然而,當「復仇的民族主義」遭到挫折或阻力之後,例如中美對抗屈於弱勢,「中國崛起」遭到國際社會的阻礙和孤立,「復仇的民族主義」就會再度轉變成「二次創傷的民族主義」(secondary-traumatic nationalism)。這種二次受挫的民族主義會因報復不成而自殘,會催生激越和野蠻的愛國主義,會從排外轉成排內,最終轉向一種「內戰的民族主義」。
民族主義從排外轉向排內,算是一件奇聞怪事,但並非不可理喻。中國人的思想慣性是:外敵壓境必有漢奸內應,有時漢奸之危害更甚於外敵。所以「外敵」與「內奸」是一組仇恨民族主義的雙引擎,相互增壓動力、加速奔馳。瞇瞇眼辱華並非新仇,而是從兩年前的廣告挖掘出來進行鞭打的「舊恨」,也就是通過網路搜索進行抓漢奸、除內賊,這種抗擊外敵不成轉向剷除內奸的作為,正是「二次創傷的民族主義」的集體發作。
審美也要極權化?
最後,「二次創傷的民族主義」是一種加強版的民族主義,其民族心理具有更多的疑難雜症,也容易造成政治極權化、民族脆弱化、文化單一化、思想自閉化。中國網民要求模特兒必須擁有「一雙愛國主義的眼睛」,要求一部廣告必須表現「愛國主義的廣告」,這是一種「審美極權化」的表現,也是今天中國民族自卑與心理失衡的綜合表現。

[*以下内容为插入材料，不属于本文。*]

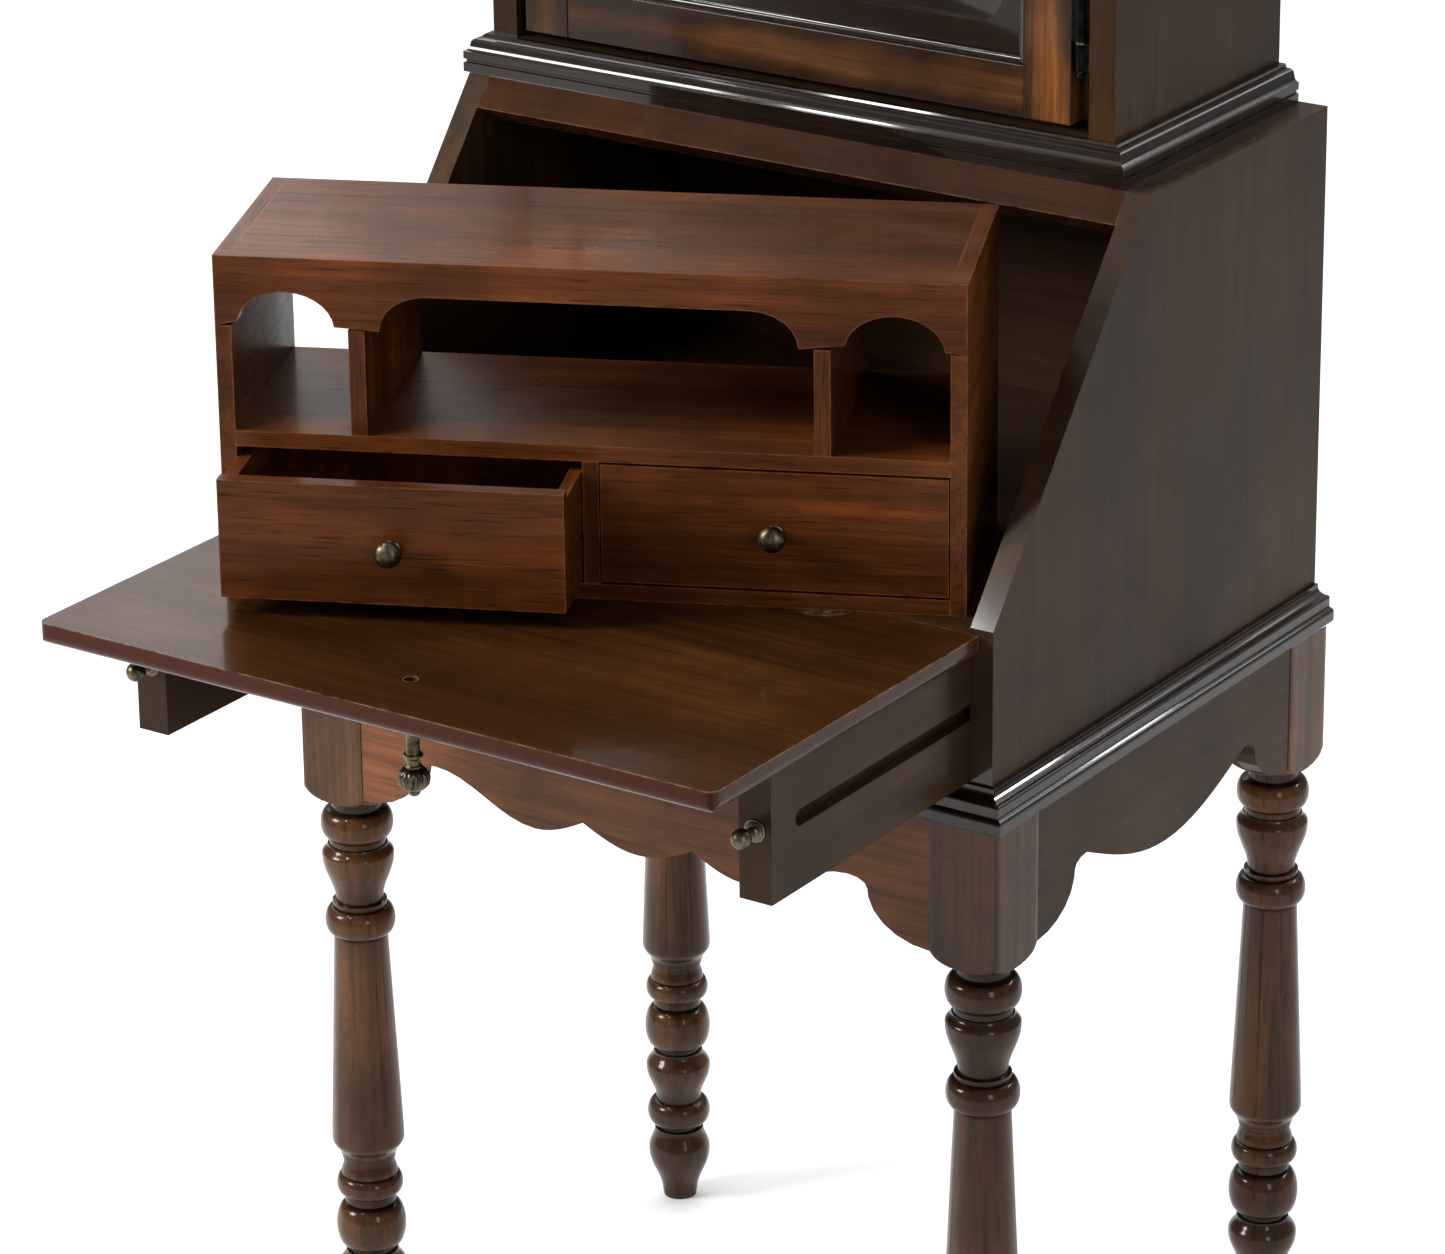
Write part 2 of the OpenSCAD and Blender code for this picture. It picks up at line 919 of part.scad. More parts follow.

我的結論是,瞇瞇眼模特兒並非中國真正的民族仇家,而是網路傳染下的「情境式敵人」,這個情境是由無數個孤獨、自卑、粗魯、偏激的網路遊民隨機群聚而成的仇恨情境,一個「多打一」的霸凌部落;這種「網路鋤奸」,也就是把根本不是政治問題的事件政治化以致彼此為敵,永遠不會使中國人從此不再受辱,也不會使中國人從此獲得他者的尊重。中國人應該努力的是,研究並揭露西方世界辱華的知識宰制與專業統治,解構「西方主中心主義」與「東方主義」的論述構形與操作策略,而不是對一個「打工模特兒」和促銷廣告鳴槍開炮。